Frequently asked questions about the Null Hypothesis (H0)

What is the null hypothesis in AP Stats?

The null hypothesis (H0) is the default claim of no effect or no difference that a significance test assumes is true. It's written as an equality about a population parameter, such as H0: p₁ = p₂ for two proportions or H0: β = 0 for a regression slope.

Can you accept the null hypothesis if the p-value is large?

No. A large p-value means you fail to reject H0, which only says you lack convincing evidence against it. AP graders specifically penalize "accept H0" because the test was never designed to prove the null true.

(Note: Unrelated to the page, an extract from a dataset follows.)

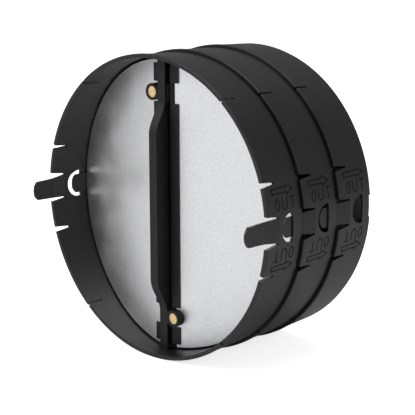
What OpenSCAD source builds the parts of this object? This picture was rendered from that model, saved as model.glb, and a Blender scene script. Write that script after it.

How is the null hypothesis different from the alternative hypothesis?

H0 uses an equals sign and claims no effect, while Ha uses <, >, or ≠ and states the effect the researcher is trying to find. The test assumes H0 and measures how strongly the data point toward Ha.

Why does the null hypothesis use parameters instead of statistics?

Hypotheses are claims about the whole population, which is what you're trying to learn about. The sample statistic (like p̂ or b) is your evidence, so writing H0: p̂₁ = p̂₂ is circular and loses credit on the FRQ.

What is the null hypothesis for a slope test in Unit 9?

It's H0: β = β₀, almost always H0: β = 0, meaning there is no linear relationship between the variables in the population. Assuming this null is true, the statistic t = (b - β)/SE_b follows a t-distribution with n - 2 degrees of freedom.